When feasible, the CPO will endeavor to provide electronic copies of files to requestors if such alternative is significantly less burdensome to provide than paper copies. When responsive records cannot be easily or cost effectively provided electronically to a requestor, the CPO will work with the requestor to schedule a time to inspect the records in person. The CPO is open from 8 a.m. to 5 p.m., Monday through Friday, except state holidays. The Child Protection Ombudsman may grant exceptions where the CPO, requestor or the records produced require special accommodations.
When a requestor (either an individual or organization) has an overdue balance for completing a prior request to the CPO, work on a new CORA request will not begin until the overdue bill is paid in full.
When a request requires the production of more than 25 pages of documents or more than one hour of staff time to locate or produce the records, the CPO will charge the requestor for all copying expenses and for staff time in accordance with C.R.S. §24-72-205(5)(a) and applicable law.
Any cost charged to a requestor shall not exceed the actual cost of producing the records, in accordance with C.R.S. §24-72-205(5)(a) and applicable law.
For requests where the CPO anticipates more than 25 pages will be produced and/or more than one hour of staff time will be consumed, the CPO will provide a requestor with advance notice and an estimate of compliance costs. Such costs must be paid in full before the production of records unless alternative arrangements have been made through the Child Protection Ombudsman.
When the number of pages produced in response to a records request exceeds 25 pages, the CPO will charge $0.25 per page for all documents copied.
When researching the location of a document, retrieving or producing records consumes more than one hour of staff time, the CPO shall charge $20 an hour for all staff time. An hourly rate not to exceed $30 an hour when specialized document production or specialized skills are required to fully comply with a records request. In extraordinary circumstance, the use of a third-party contractor may be necessary and will be discussed with the requestor in advance.
By policy of the CPO, the requestor shall also be charged $30 an hour for time spent by an attorney engaged in the practice of law directly related to a records request, including but not limited to, the review of documents for privilege or other exemptions to production; document redaction; creation of documents that articulate the privileged nature of the requested documents or conducting CORA related legal research.
Payment is due within 30 days of the invoice date. Past due amounts will be referred to collections.
Format of Records Produced
The CORA guarantees that “all public records shall be open for inspection by any person at reasonable times, except as provided in this part 2 or as otherwise specifically provided by law,” as stated in C.R.S. §24-72-201. The CORA does not guarantee access to public records in a specific format. When the production or review of records in a specific format would interfere with the regular discharge of duties of the CPO and staff, in accordance with C.R.S. §24-72-203(1)(a), or levy an undue burden upon the CPO, the Child Protection Ombudsman will determine the appropriate format for the records to be produced. The CPO may require that members of the public only be allowed to review copies of documents when the custodian of records determines that allowing access to originals could interfere with the regular discharge of duties of the CPO, its staff or the production of original records could jeopardize the condition of the records.

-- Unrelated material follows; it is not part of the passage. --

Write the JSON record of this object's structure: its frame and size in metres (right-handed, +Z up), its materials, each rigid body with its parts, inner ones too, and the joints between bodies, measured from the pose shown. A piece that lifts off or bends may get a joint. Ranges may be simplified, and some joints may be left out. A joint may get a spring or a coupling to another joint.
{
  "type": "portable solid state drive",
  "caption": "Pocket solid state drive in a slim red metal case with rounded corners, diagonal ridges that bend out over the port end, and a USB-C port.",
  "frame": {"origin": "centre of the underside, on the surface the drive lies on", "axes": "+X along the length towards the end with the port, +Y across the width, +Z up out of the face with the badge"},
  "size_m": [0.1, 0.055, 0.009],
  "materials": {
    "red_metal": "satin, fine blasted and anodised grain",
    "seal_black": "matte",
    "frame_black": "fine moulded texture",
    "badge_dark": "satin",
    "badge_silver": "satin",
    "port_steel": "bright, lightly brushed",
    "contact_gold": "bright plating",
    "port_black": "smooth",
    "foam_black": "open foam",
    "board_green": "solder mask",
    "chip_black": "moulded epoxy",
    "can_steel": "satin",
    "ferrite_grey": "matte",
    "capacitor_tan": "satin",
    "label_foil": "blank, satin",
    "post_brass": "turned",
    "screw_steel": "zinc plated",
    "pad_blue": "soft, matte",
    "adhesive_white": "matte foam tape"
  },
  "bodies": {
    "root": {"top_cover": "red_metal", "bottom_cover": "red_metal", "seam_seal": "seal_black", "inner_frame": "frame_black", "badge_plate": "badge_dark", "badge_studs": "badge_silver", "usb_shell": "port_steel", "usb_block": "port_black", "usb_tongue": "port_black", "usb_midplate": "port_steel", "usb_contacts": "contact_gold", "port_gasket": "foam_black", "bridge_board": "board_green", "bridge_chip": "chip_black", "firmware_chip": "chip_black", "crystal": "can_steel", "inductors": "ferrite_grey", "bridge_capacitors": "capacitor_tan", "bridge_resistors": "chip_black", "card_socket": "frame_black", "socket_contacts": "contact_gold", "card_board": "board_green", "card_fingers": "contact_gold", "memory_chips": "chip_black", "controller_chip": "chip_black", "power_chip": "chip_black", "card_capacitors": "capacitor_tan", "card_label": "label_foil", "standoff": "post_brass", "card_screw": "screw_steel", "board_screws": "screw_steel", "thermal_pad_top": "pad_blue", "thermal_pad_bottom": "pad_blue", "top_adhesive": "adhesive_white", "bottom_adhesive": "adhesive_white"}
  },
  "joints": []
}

Pursuant to C.R.S. 19-3.3-103(III)(3), the Child Protection Ombudsman, employees of the CPO and any persons acting on behalf of the CPO shall comply with all state and federal confidentiality laws that govern the state department or a county department with respect to the treatment of confidential information or records and the disclosure of such information to the treatment of confidential information or records and the disclosure of such information and records. These laws include, but are not limited to, the Colorado Children’s Code, CAPTA, HIPPA and FERPA.